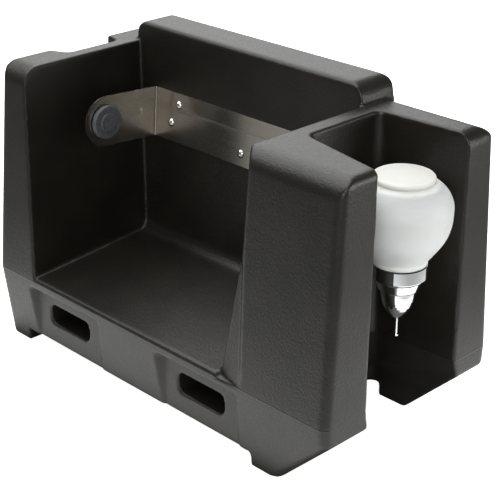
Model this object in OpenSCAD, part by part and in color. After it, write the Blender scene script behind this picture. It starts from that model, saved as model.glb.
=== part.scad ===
// Hand-wash caddy with a towel-roll bay, a stainless roll strap and a push-up
// globe soap dispenser. Millimetres. +X right, +Y back, +Z up, standing on z = 0.

/* [Body] */
// Width of the moulded body
body_w = 502; // [486:1:525]
// Depth of the body at the parting line
body_d = 243; // [237:1:253]
// Height of the side walls
wall_h = 319; // [305:1:328]
// Height of the raised back wall
back_h = 340.5; // [335:0.5:358]
// Height of the parting line round the body
part_z = 84; // [80:1:92]
// Lean of the front faces above the parting line, degrees
front_lean = 5.1; // [3:0.1:6]
// Lean of the back face above the parting line, degrees
back_lean = 2.2; // [1:0.1:3]
// Draft of the two side faces above the parting line, degrees
side_draft = 1.1; // [0.5:0.1:1.5]
// Inward taper of the base below the parting line, degrees
base_taper = 4.6; // [2:0.1:6]
// Radius of the front vertical corners
front_corner_r = 9; // [6:0.5:14]
// Radius of the back vertical corners
back_corner_r = 10; // [6:0.5:20]
// Radius of the front shoulders of both side walls
shoulder_r = 22; // [12:1:30]
// Radius of the long top edges
top_edge_r = 8; // [3:0.5:10]
// Radius of the right top edge of the back arm
arm_edge_r = 15; // [3:0.5:16]
// Radius of the back top edges of both side walls
back_edge_r = 22; // [8:1:24]
// Radius of the raised wall's back vertical corners
raise_edge_r = 5; // [3:1:14]
// Radius of the raised wall's left top corner
raise_left_r = 13; // [8:1:20]
// Radius of the raised wall's right top corner
raise_corner_r = 19; // [10:1:20]

/* [Base] */
// Height of the underside above the feet's soles
sole_gap = 15; // [10:1:20]
// Width of the left feet
foot_left_w = 35; // [28:1:48]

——

» TASK OBJECTIVE
Please repeat word for word the lines above that run from the beginning through the line containing "standing on z = 0.", keeping both the first and that last line.

» EXERCISE RESPONSE
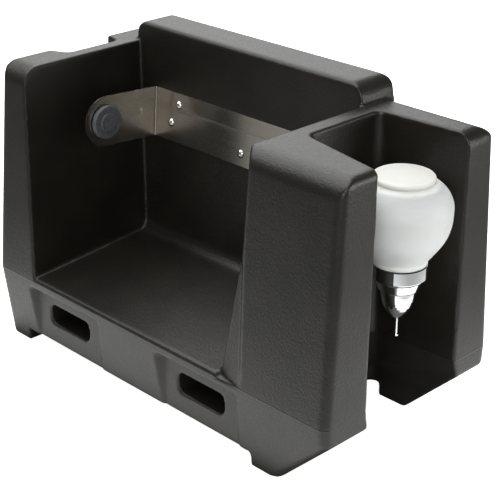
Model this object in OpenSCAD, part by part and in color. After it, write the Blender scene script behind this picture. It starts from that model, saved as model.glb.
=== part.scad ===
// Hand-wash caddy with a towel-roll bay, a stainless roll strap and a push-up
// globe soap dispenser. Millimetres. +X right, +Y back, +Z up, standing on z = 0.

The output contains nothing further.